*Work instructions*
Write down each entry again, exactly as it reads.
BEGIN Supplied data
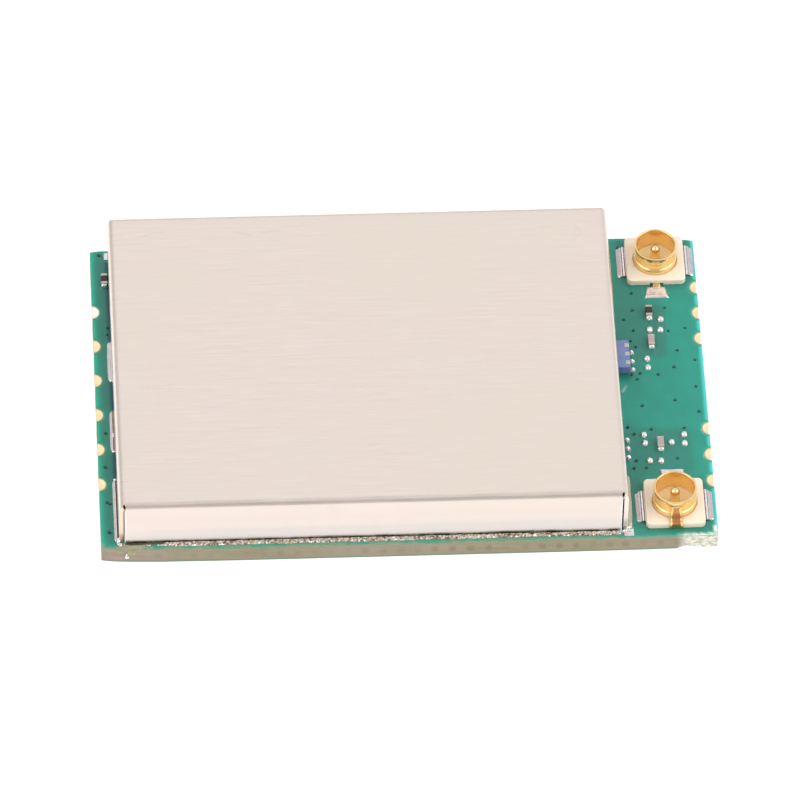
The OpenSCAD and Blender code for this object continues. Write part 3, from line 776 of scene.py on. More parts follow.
vias = [
    (0.41, 6.82, 0.11), (0.35, 4.86, 0.12), (0.36, 2.83, 0.11), (0.47, 2.76, 0.10), (0.41, 1.14, 0.13),
    (0.68, 12.93, 0.08), (0.67, 12.52, 0.08), (0.42, 17.25, 0.13), (0.30, 11.9, 0.07),
    (24.04, 14.23, 0.10), (24.02, 13.22, 0.10), (25.48, 13.32, 0.08), (23.59, 12.68, 0.10), (23.99, 12.02, 0.09),
    (25.55, 11.96, 0.09), (23.82, 11.4, 0.08), (24.02, 11.05, 0.10), (25.87, 10.81, 0.10), (26.63, 10.23, 0.09),
    (25.67, 9.85, 0.11), (24.14, 9.52, 0.11), (24.94, 9.43, 0.10), (23.99, 9.17, 0.09), (23.74, 9.42, 0.08),
    (26.57, 8.68, 0.10), (25.59, 7.92, 0.11), (24.11, 7.63, 0.11), (26.61, 7.22, 0.10), (23.37, 6.4, 0.12),
    (24.42, 6.25, 0.10), (25.88, 6.29, 0.11), (23.63, 5.99, 0.11), (25.48, 4.54, 0.09), (23.65, 4.46, 0.10),
    (23.51, 4.03, 0.11), (24.06, 4.04, 0.10), (23.63, 16.92, 0.11), (24.26, 14.9, 0.08), (26.3, 12.1, 0.07),
]

# places with no copper under the mask: they read darker
dark_spots = [
    # (x0, y0, x1, y1, corner radius, softness, strength)
    (23.0, 10.35, 25.45, 13.6, 0.55, 0.14, 0.62),
    (23.0, 9.1, 24.2, 10.6, 0.4, 0.2, 0.5),
    (23.3, 3.55, 26.15, 6.25, 0.5, 0.2, 0.55),
    (23.0, 1.2, 23.95, 4.2, 0.3, 0.3, 0.6),
    (23.2, 13.2, 24.6, 15.2, 0.4, 0.3, 0.5),
    (0.28, 0.4, 0.9, 17.3, 0.1, 0.16, 0.75),
]


def rounded_box_dist(x, y, x0, y0, x1, y1, r):
    cx, cy, hx, hy = (x0 + x1) / 2, (y0 + y1) / 2, (x1 - x0) / 2 - r, (y1 - y0) / 2 - r
    dx, dy = abs(x - cx) - hx, abs(y - cy) - hy
    return math.hypot(max(dx, 0), max(dy, 0)) + min(max(dx, dy), 0) - r


def seg_dist(x, y, a, b):
    d = (b[0] - a[0], b[1] - a[1])
    t = max(0.0, min(1.0, ((x - a[0]) * d[0] + (y - a[1]) * d[1]) / max(1e-12, d[0] ** 2 + d[1] ** 2)))
    return math.hypot(x - a[0] - t * d[0], y - a[1] - t * d[1])


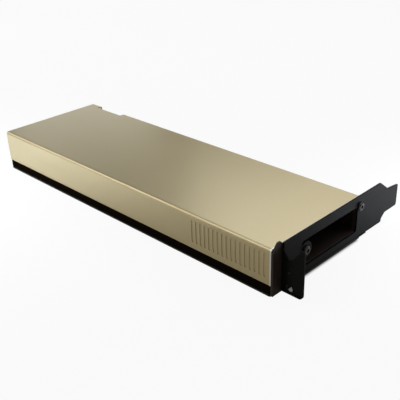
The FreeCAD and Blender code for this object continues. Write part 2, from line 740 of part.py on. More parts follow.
END Supplied data
*Exercise output*
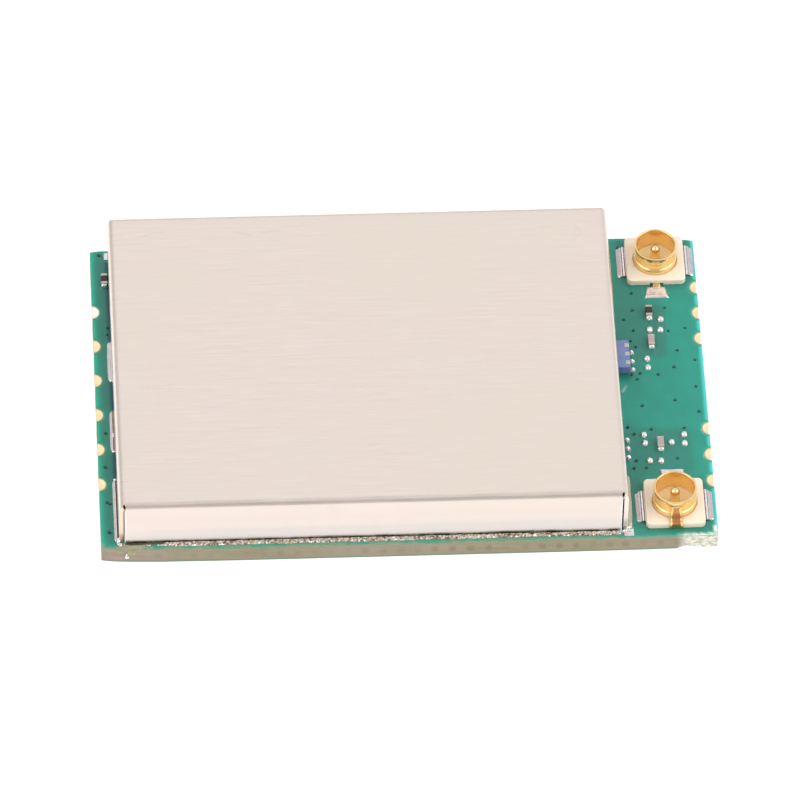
The OpenSCAD and Blender code for this object continues. Write part 3, from line 776 of scene.py on. More parts follow.
vias = [
    (0.41, 6.82, 0.11), (0.35, 4.86, 0.12), (0.36, 2.83, 0.11), (0.47, 2.76, 0.10), (0.41, 1.14, 0.13),
    (0.68, 12.93, 0.08), (0.67, 12.52, 0.08), (0.42, 17.25, 0.13), (0.30, 11.9, 0.07),
    (24.04, 14.23, 0.10), (24.02, 13.22, 0.10), (25.48, 13.32, 0.08), (23.59, 12.68, 0.10), (23.99, 12.02, 0.09),
    (25.55, 11.96, 0.09), (23.82, 11.4, 0.08), (24.02, 11.05, 0.10), (25.87, 10.81, 0.10), (26.63, 10.23, 0.09),
    (25.67, 9.85, 0.11), (24.14, 9.52, 0.11), (24.94, 9.43, 0.10), (23.99, 9.17, 0.09), (23.74, 9.42, 0.08),
    (26.57, 8.68, 0.10), (25.59, 7.92, 0.11), (24.11, 7.63, 0.11), (26.61, 7.22, 0.10), (23.37, 6.4, 0.12),
    (24.42, 6.25, 0.10), (25.88, 6.29, 0.11), (23.63, 5.99, 0.11), (25.48, 4.54, 0.09), (23.65, 4.46, 0.10),
    (23.51, 4.03, 0.11), (24.06, 4.04, 0.10), (23.63, 16.92, 0.11), (24.26, 14.9, 0.08), (26.3, 12.1, 0.07),
]

# places with no copper under the mask: they read darker
dark_spots = [
    # (x0, y0, x1, y1, corner radius, softness, strength)
    (23.0, 10.35, 25.45, 13.6, 0.55, 0.14, 0.62),
    (23.0, 9.1, 24.2, 10.6, 0.4, 0.2, 0.5),
    (23.3, 3.55, 26.15, 6.25, 0.5, 0.2, 0.55),
    (23.0, 1.2, 23.95, 4.2, 0.3, 0.3, 0.6),
    (23.2, 13.2, 24.6, 15.2, 0.4, 0.3, 0.5),
    (0.28, 0.4, 0.9, 17.3, 0.1, 0.16, 0.75),
]


def rounded_box_dist(x, y, x0, y0, x1, y1, r):
    cx, cy, hx, hy = (x0 + x1) / 2, (y0 + y1) / 2, (x1 - x0) / 2 - r, (y1 - y0) / 2 - r
    dx, dy = abs(x - cx) - hx, abs(y - cy) - hy
    return math.hypot(max(dx, 0), max(dy, 0)) + min(max(dx, dy), 0) - r


def seg_dist(x, y, a, b):
    d = (b[0] - a[0], b[1] - a[1])
    t = max(0.0, min(1.0, ((x - a[0]) * d[0] + (y - a[1]) * d[1]) / max(1e-12, d[0] ** 2 + d[1] ** 2)))
    return math.hypot(x - a[0] - t * d[0], y - a[1] - t * d[1])


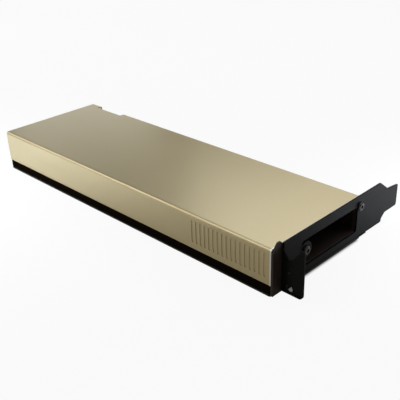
The FreeCAD and Blender code for this object continues. Write part 2, from line 740 of part.py on. More parts follow.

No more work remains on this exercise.